■ **Short problem**:
Print the lines beginning with the one that contains "inner = math.degrees(math.asin(spoke_inner" and ending with the one that contains "for corner in", exactly, both included, and no other lines.

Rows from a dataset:
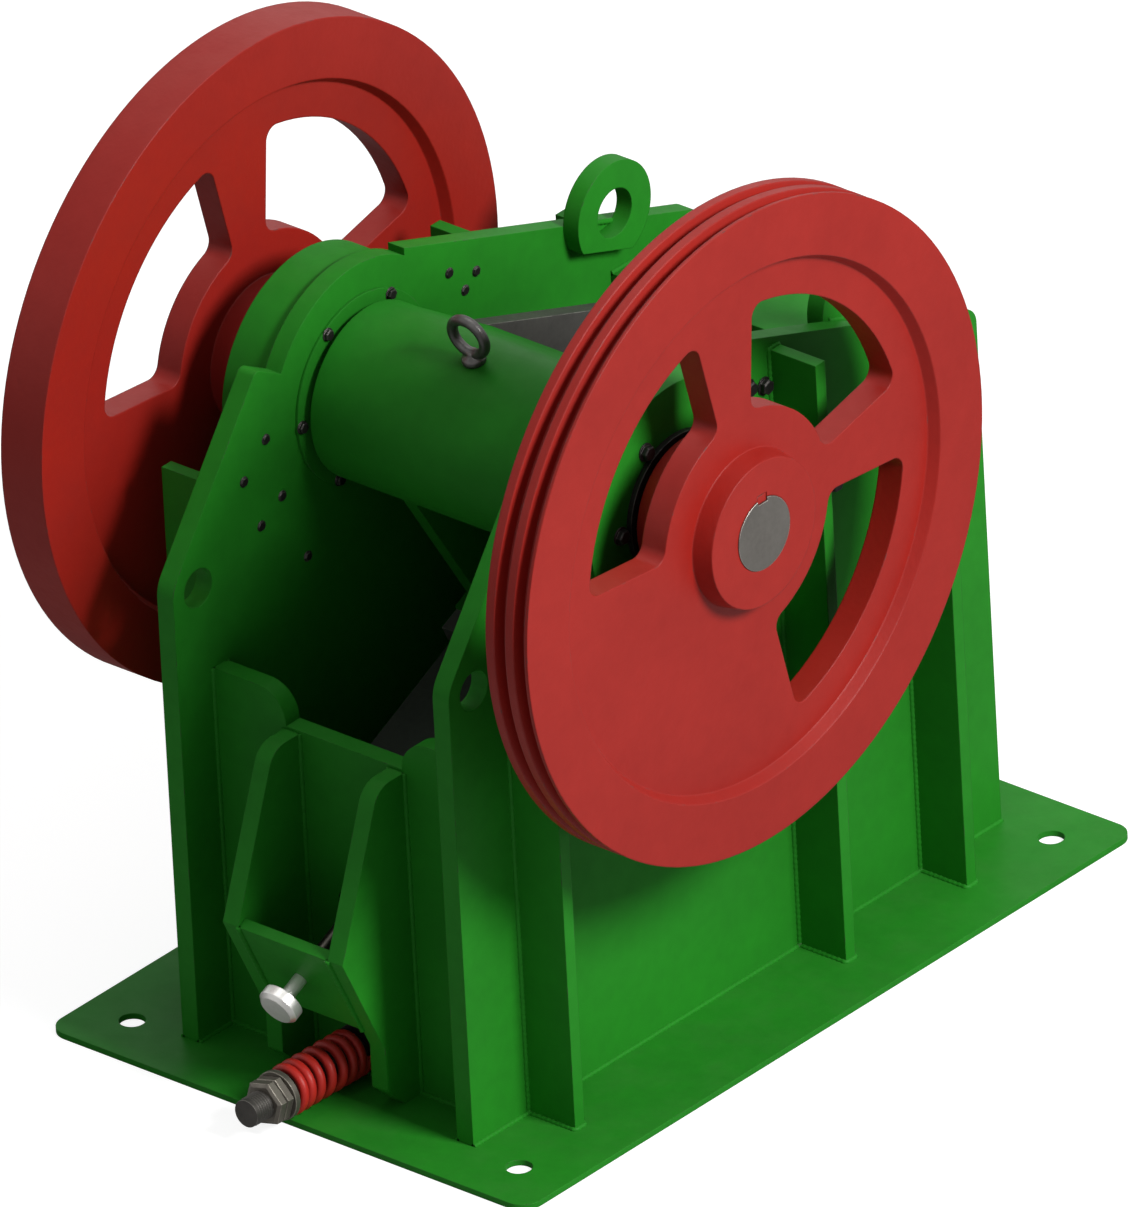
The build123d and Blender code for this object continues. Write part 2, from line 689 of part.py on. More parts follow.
spring_start = rod_reach(wall_start) + washer_thick + spring_wire_r + 1.2
spring_height = spring_turns * spring_pitch
coil_turns = [step / spring_steps for step in range(int(spring_turns * spring_steps) + 1)]
with BuildPart() as spring:
    with BuildLine() as coil:
        Polyline(*[rod_plane.from_local_coords(
            Vector(spring_r * math.cos(math.tau * turn), spring_r * math.sin(math.tau * turn),
                   spring_start + spring_pitch * turn)) for turn in coil_turns])
    with BuildSketch(Plane(origin=coil.line @ 0, z_dir=coil.line % 0)):
        RegularPolygon(spring_wire_r, 8)
    sweep(path=coil.line, transition=Transition.RIGHT)
spring.part.label = "tension_spring"
export_step(spring.part, "parts/tension_spring.step")

washer_start = spring_start + spring_height + spring_wire_r + seat_gap
with BuildPart() as washer:
    with BuildSketch(rod_plane.offset(washer_start)):
        RegularPolygon(washer_r, washer_sides)
        RegularPolygon(rod_r + seat_gap, washer_sides, major_radius=False, mode=Mode.SUBTRACT)
    extrude(amount=washer_thick)
washer.part.label = "spring_washer"
export_step(washer.part, "parts/spring_washer.step")

for number in (1, 2):
    nut_start = washer_start + washer_thick + (number - 1) * nut_thick
    with BuildPart() as nut:
        with BuildSketch(rod_plane.offset(nut_start)):
            RegularPolygon(nut_flats / 2, 6, major_radius=False)
            RegularPolygon(rod_r + seat_gap, washer_sides, major_radius=False,
                           mode=Mode.SUBTRACT)
        extrude(amount=nut_thick)
    nut.part.label = f"rod_nut_{number}"
    export_step(nut.part, f"parts/rod_nut_{number}.step")

# Eccentric shaft: hub seats, journals and the throw, with a keyway at each end
with BuildPart() as shaft:
    with BuildSketch(Plane.YZ):
        with Locations((shaft_y, shaft_z)):
            Circle(hub_seat_r)
    extrude(amount=shaft_half, both=True)
    with BuildSketch(Plane.YZ):
        with Locations((shaft_y, shaft_z)):
            Circle(journal_r)
    extrude(amount=plate_outer_x + housing_depth + cover_thick, both=True)
    with BuildSketch(Plane.YZ):
        with Locations((shaft_y, shaft_z + throw_offset)):
            Circle(throw_r)
    extrude(amount=throw_half, both=True)
    for side, sign in sides:
        with Locations((sign * (shaft_half - key_run / 2), shaft_y,
                        shaft_z + hub_seat_r)):
            Box(key_run, key_width, key_height, mode=Mode.SUBTRACT)
shaft.part.label = "eccentric_shaft"
export_step(shaft.part, "parts/eccentric_shaft.step")

rim_outer_x = rim_inner_x + rim_width
rim_step_r = wheel_r - rim_depth
window_outer_r = rim_step_r - window_margin
hub_outer_x = rim_outer_x + hub_proud
web_inner_x = rim_inner_x + (rim_width - web_thick) / 2
web_outer_x = web_inner_x + web_thick
groove_places = [rim_inner_x + rim_width * share for share in groove_shares]
for side, sign in sides:
    # Flywheel: hub, web and rim in one casting, with three windows and a solid quarter; the
    # right one carries the belt grooves
    tread = [(rim_outer_x, wheel_r)]
    if side == "right":
        for place in reversed(groove_places):
            tread += [(place + groove_width / 2, wheel_r),
                      (place + groove_root / 2, wheel_r - groove_depth),
                      (place - groove_root / 2, wheel_r - groove_depth),
                      (place - groove_width / 2, wheel_r)]
    tread.append((rim_inner_x, wheel_r))
    profile = [(hub_inner_x, hub_seat_r + seat_gap), (hub_outer_x, hub_seat_r + seat_gap),
               (hub_outer_x, hub_r), (web_outer_x, hub_r + 4), (web_outer_x, rim_step_r - 6),
               (rim_outer_x, rim_step_r)] + tread + [(rim_inner_x, rim_step_r),
               (web_inner_x, rim_step_r - 6), (web_inner_x, hub_r), (hub_inner_x, hub_r - 4)]
    with BuildPart() as wheel:
        with BuildSketch(Plane.XY.offset(shaft_z)):
            with BuildLine():
                Polyline(*[(sign * x, shaft_y + r) for x, r in profile], close=True)
            make_face()
        revolve(axis=shaft_axis)
        with BuildSketch(Plane(origin=(sign * rim_inner_x, shaft_y, shaft_z),
                               x_dir=(0, 1, 0), z_dir=(1, 0, 0))) as windows:
            for quarter in (0, 90, -90):
                first, last = spoke_angle + quarter, spoke_angle + quarter + 90
                inner = math.degrees(math.asin(spoke_inner / 2 / window_inner_r))
                outer = math.degrees(math.asin(spoke_outer / 2 / window_outer_r))
                with BuildLine():
                    near = CenterArc((0, 0), window_inner_r, first + inner,
                                     last - first - 2 * inner)
                    far = CenterArc((0, 0), window_outer_r, first + outer,
                                    last - first - 2 * outer)
                    Line(near @ 0, far @ 0)
                    Line(near @ 1, far @ 1)
                make_face()
            fillet(windows.vertices(), window_corner_r)
        extrude(amount=sign * rim_width, mode=Mode.SUBTRACT)
        with Locations((sign * (hub_inner_x + hub_outer_x) / 2, shaft_y, shaft_z + hub_seat_r)):
            Box(hub_outer_x - hub_inner_x, key_width, key_height, mode=Mode.SUBTRACT)
    wheel.part.label = f"{side}_flywheel"
    export_step(wheel.part, f"parts/{side}_flywheel.step")
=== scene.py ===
import json
import math

import bmesh
import bpy
from mathutils import Matrix, Vector


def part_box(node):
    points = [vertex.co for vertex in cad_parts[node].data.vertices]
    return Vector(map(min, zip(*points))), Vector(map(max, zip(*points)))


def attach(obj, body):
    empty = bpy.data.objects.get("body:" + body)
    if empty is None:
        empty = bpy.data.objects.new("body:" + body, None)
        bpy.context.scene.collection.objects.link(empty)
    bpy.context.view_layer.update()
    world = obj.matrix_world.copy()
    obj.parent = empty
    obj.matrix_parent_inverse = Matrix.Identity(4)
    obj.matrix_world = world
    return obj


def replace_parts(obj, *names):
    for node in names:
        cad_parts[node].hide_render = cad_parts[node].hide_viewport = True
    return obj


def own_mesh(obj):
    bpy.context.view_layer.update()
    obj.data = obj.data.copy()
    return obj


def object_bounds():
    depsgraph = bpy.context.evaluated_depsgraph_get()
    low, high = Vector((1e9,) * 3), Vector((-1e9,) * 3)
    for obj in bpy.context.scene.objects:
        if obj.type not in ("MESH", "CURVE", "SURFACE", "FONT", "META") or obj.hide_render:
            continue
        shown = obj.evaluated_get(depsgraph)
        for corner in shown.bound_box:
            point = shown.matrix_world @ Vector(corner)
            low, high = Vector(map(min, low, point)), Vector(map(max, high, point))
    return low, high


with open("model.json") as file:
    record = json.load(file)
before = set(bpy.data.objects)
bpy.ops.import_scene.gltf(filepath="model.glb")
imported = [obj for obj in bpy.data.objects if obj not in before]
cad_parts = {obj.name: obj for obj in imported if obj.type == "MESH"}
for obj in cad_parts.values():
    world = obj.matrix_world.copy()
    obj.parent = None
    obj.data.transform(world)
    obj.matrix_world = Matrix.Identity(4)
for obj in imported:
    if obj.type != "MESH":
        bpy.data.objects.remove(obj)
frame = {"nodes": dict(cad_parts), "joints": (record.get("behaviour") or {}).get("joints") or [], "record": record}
nodes = frame["nodes"]
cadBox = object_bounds()
print("frame loaded, nodes:", len(nodes))


# Places read from the frame

shaftJoint = next(j for j in frame["joints"] if j["name"] == "shaft_spin")
shaftAt = Vector(shaftJoint["pos_m"])
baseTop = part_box("base_plate")[1].z
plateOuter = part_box("right_side_plate")[1].x
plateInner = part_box("right_side_plate")[0].x
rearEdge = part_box("base_plate")[0].y
sides = (("left", -1), ("right", 1))


# Camera

cameraSettings = {
    "azimuth": 41.966,
    "elevation": 28.847,
    "roll": -3.12,
    "aim": (0.02407, -0.04173, 0.38520),
    "distance": 49.1113,
    "lens": 1550.95,
}


def addCamera(settings):
    turn, rise, roll = (math.radians(settings[k]) for k in ("azimuth", "elevation", "roll"))
    back = Vector((math.sin(turn) * math.cos(rise), -math.cos(turn) * math.cos(rise),
                   math.sin(rise)))
    level = Vector((math.cos(turn), math.sin(turn), 0))
    upright = back.cross(level)
    right = level * math.cos(roll) + upright * math.sin(roll)
    up = upright * math.cos(roll) - level * math.sin(roll)
    data = bpy.data.cameras.new("photoCamera")
    data.lens = settings["lens"]
    data.clip_end = 2 * settings["distance"]
    camera = bpy.data.objects.new("photoCamera", data)
    place = Matrix((right, up, back)).transposed().to_4x4()
    place.translation = Vector(settings["aim"]) + back * settings["distance"]
    camera.matrix_world = place
    bpy.context.collection.objects.link(camera)
    bpy.context.scene.camera = camera


addCamera(cameraSettings)
print("camera placed")


# Shader groups

groupSettings = {
    "edgeWear": {"samples": 6, "edgeGain": 8.0, "patchLevel": 0.85, "patchGain": 9.0,
                 "patchDetail": 6.0, "patchRoughness": 0.65},
    "mottle": {"broadDetail": 4.0, "broadRoughness": 0.55, "fineDetail": 5.0,
               "fineRoughness": 0.6, "range": (0.3, 0.7)},
    "dust": {"level": (0.75, 1.0), "patch": (0.42, 0.75), "detail": 7.0, "roughness": 0.7},
    "grain": {"detail": 3.0, "roughness": 0.5, "pitShare": 0.35, "pitReach": 0.35},
}


def newGroup(name, inputs, outputs):
    tree = bpy.data.node_groups.new(name, "ShaderNodeTree")
    for label, kind, value in inputs:
        socket = tree.interface.new_socket(label, in_out="INPUT", socket_type=kind)
        socket.default_value = value
    for label, kind in outputs:
        tree.interface.new_socket(label, in_out="OUTPUT", socket_type=kind)
    return tree, tree.nodes.new("NodeGroupInput"), tree.nodes.new("NodeGroupOutput")


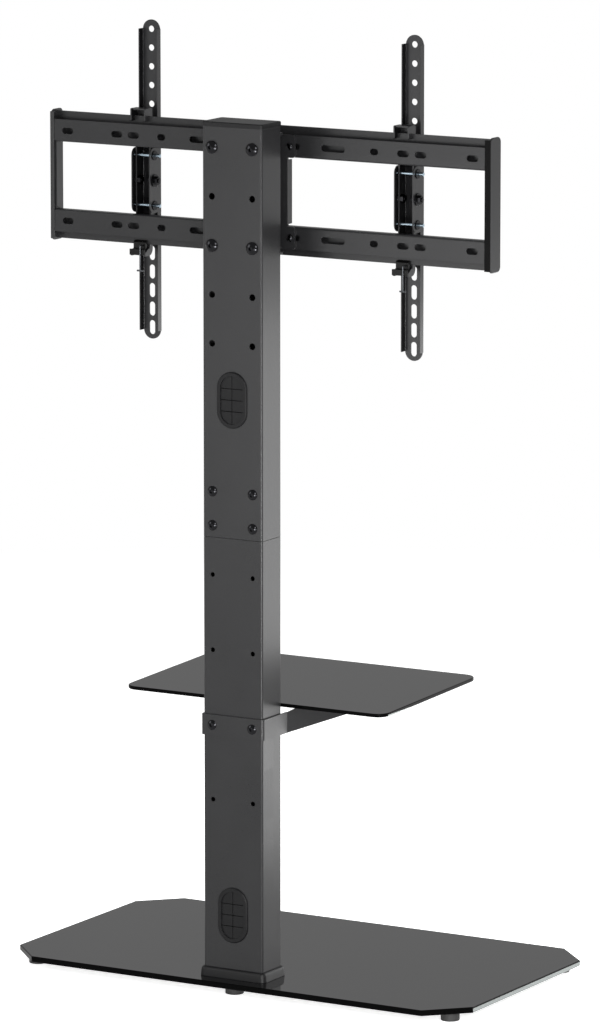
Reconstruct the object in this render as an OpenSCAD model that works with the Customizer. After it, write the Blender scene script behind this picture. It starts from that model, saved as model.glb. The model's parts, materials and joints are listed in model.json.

■ **Expected answer**:
                inner = math.degrees(math.asin(spoke_inner / 2 / window_inner_r))
                outer = math.degrees(math.asin(spoke_outer / 2 / window_outer_r))
                with BuildLine():
                    near = CenterArc((0, 0), window_inner_r, first + inner,
                                     last - first - 2 * inner)
                    far = CenterArc((0, 0), window_outer_r, first + outer,
                                    last - first - 2 * outer)
                    Line(near @ 0, far @ 0)
                    Line(near @ 1, far @ 1)
                make_face()
            fillet(windows.vertices(), window_corner_r)
        extrude(amount=sign * rim_width, mode=Mode.SUBTRACT)
        with Locations((sign * (hub_inner_x + hub_outer_x) / 2, shaft_y, shaft_z + hub_seat_r)):
            Box(hub_outer_x - hub_inner_x, key_width, key_height, mode=Mode.SUBTRACT)
    wheel.part.label = f"{side}_flywheel"
    export_step(wheel.part, f"parts/{side}_flywheel.step")
=== scene.py ===
import json
import math

import bmesh
import bpy
from mathutils import Matrix, Vector


def part_box(node):
    points = [vertex.co for vertex in cad_parts[node].data.vertices]
    return Vector(map(min, zip(*points))), Vector(map(max, zip(*points)))


def attach(obj, body):
    empty = bpy.data.objects.get("body:" + body)
    if empty is None:
        empty = bpy.data.objects.new("body:" + body, None)
        bpy.context.scene.collection.objects.link(empty)
    bpy.context.view_layer.update()
    world = obj.matrix_world.copy()
    obj.parent = empty
    obj.matrix_parent_inverse = Matrix.Identity(4)
    obj.matrix_world = world
    return obj


def replace_parts(obj, *names):
    for node in names:
        cad_parts[node].hide_render = cad_parts[node].hide_viewport = True
    return obj


def own_mesh(obj):
    bpy.context.view_layer.update()
    obj.data = obj.data.copy()
    return obj


def object_bounds():
    depsgraph = bpy.context.evaluated_depsgraph_get()
    low, high = Vector((1e9,) * 3), Vector((-1e9,) * 3)
    for obj in bpy.context.scene.objects:
        if obj.type not in ("MESH", "CURVE", "SURFACE", "FONT", "META") or obj.hide_render:
            continue
        shown = obj.evaluated_get(depsgraph)
        for corner in shown.bound_box:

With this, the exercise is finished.